Chocolate Coconut Chai Cupcakes

Yield: 16


  • 1 cup all purpose flour
  • 1/2 cup dark cocoa powder (not Dutch processed)
  • 1/3 cup coconut flour
  • 1/4 cup finely shredded unsweetened coconut (the brand I bought was Let’s Do Organic)
  • 1 tsp. cinnamon
  • 1 tsp. cardamom
  • 1/2 tsp. ginger
  • 1/4 tsp. cloves
  • 3/4 tsp. baking soda
  • 1/2 tsp. baking powder
  • 1/2 tsp. salt
  • 1 cup almond milk (or soy)
  • 2 T. looseleaf chocolate chai with coconut, or some variant thereof
  • 3/4 cup sugar
  • 1/4 cup coconut oil
  • 1/2 cup plain Greek yogurt
  • 1 tsp. vanilla


  1. Preheat the oven to 350 degrees Fahrenheit and line a cupcake pan or butter and flour it. Note: you will likely need more than one cupcake pan.
  2. Sift together all the dry ingredients (all-purpose flour through salt) into a medium bowl.
  3. Set the almond milk over medium-high heat and bring it to a near rolling boil. Drop in the looseleaf tea, which you’ve put either in bags or in a tea baller (I filled and used 2 tea ballers.) Turn off the heat and cover it, letting it steep for 10 minutes.
  4. Whisk to combine the sugar, coconut oil, yogurt and vanilla in a large bowl. When the tea is finished, pour it into a measuring cup and if there isn’t enough to equal 1 cup, add more soy milk. Add tea tea to the sugar-coconut oil mix, whisking to combine. Slowly add the sifted flour, stirring until no large lumps remain. If the mixture looks too dense like it did for me, add a couple tablespoons of almond milk or brewed chai.
  5. Fill the cupcake liners about 2/3 to 3/4 full and bake for 16-18 minutes. These will be dense little babies and you may not get a crumb on a toothpick when you test for doneness, but the tops will look pretty solid. Remove to a wire rack, let them cool for 10 minutes and then remove from the pan to cool completely.
  6. Frost till your heart’s content. I wanted to do a coconut cream frosting but had neither enough cream cheese nor fresh coconut milk (mine had spoiled in the fridge). Instead, I made chocolate buttercream and sprinkled some of that super fine coconut on top.


11 2014

Cran-Ginger-Pumpkin Squares

I have been meaning for several years to come up with a ridiculous dessert that incorporates ALL of fall in one swoop: the spices, the pumpkin, the ginger, the nuts, the cranberries, the apples. This one comes pretty darned close and with some tweaks, we could make some room in the pan for all these players.

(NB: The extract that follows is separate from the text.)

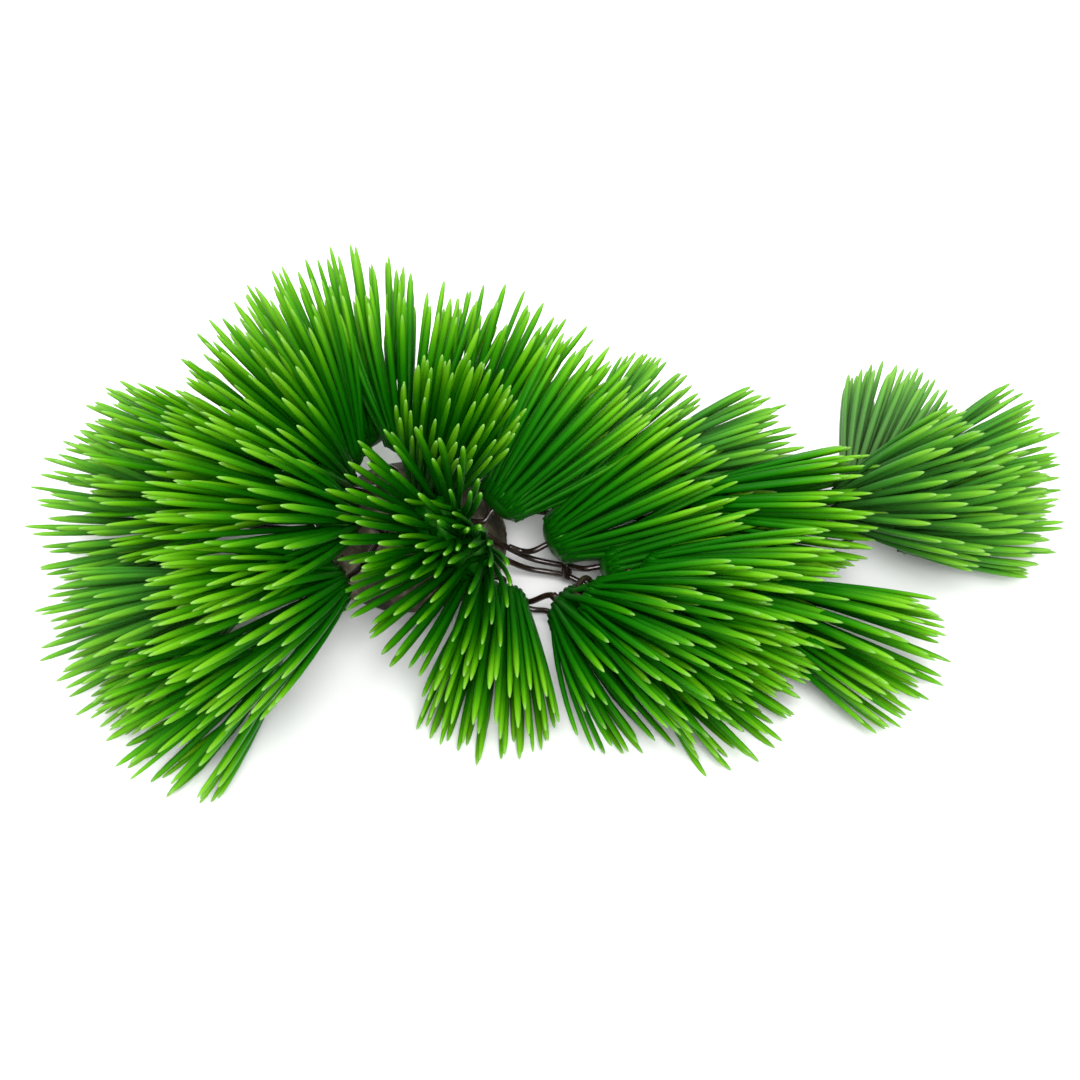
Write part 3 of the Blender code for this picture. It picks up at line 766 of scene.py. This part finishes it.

Inspired by Debbie Koenig’s Cranberry Snack cake, which is something of a riff on blondies, I set to work on something with pumpkin and cranberries. But did I stop there? Oh no, of course not. I kept on going until nearly every fall ingredient was included. Nearly. (Omitted: Nuts, which are easily added next time and apples, which I may just grate into the batter on second go-round.) This is dense and even better on the second day. If you want it to rise, I’d add 1/2 tsp. or less of baking soda, but that just opens another can of worms I’m not going to commit to here–fudgy vs. cakey brownies and blondies. Focus!


  • 1 1/2 cups all-purpose flour
  • 1 1/2 tsp. cinnamon
  • 1 1/2 tsp. ginger
  • 1/4 tsp. cloves
  • 1/4 tsp. allspice
  • 1/4 tsp. nutmeg
  • 1/4 tsp. salt
  • 1/2 cup unsalted organic butter, melted and slightly cooled
  • 1 large egg
  • 3/4 cup light brown sugar
  • 2 T. molasses
  • 1/2 cup pumpkin puree
  • 1 cup fresh cranberries, roughly chopped
  • 1/3 cup diced crystallized ginger
  • Demarara sugar or turbinado sugar, for dusting on top

1. Preheat oven to 350 degrees Fahrenheit and either butter and flour a 8-inch square baking dish or press a sheet of foil into the dish and spray that with nonstick spray (it’s easier than buttering foil.)
2. Combine all the dry ingredients (flour through salt) in a medium bowl. Set aside.
3. Melt the butter in a microwave safe bowl (or via double boiler). Let it cool for a few minutes so that when you whisk in the egg, you don’t accidentally scramble it. Whisk in the egg for about 30 seconds, then add the brown sugar, molasses and pumpkin, whisking to combine. Fold in the dry ingredients, switching to a spatula for this part of the job. Add the cranberries and ginger and mix until it’s all just combined.
4. Using your spatula, spread the batter in the pan as evenly as you can. Sprinkle the demarara or turbinado sugar on top. Bake for about 30-35 minutes, or until the middle is set and doesn’t look darker than the rest of it. (You want it solid and not gooey, but not overbaked.) Let it cool for 1/2 hour or so at least on a wire rack, and then cut into 9 roughly equal sized squares. Or, as is more common in my house, a haphazard fashion depending on who the recipient is. (There are always “Daddy-sized” portions at play here.)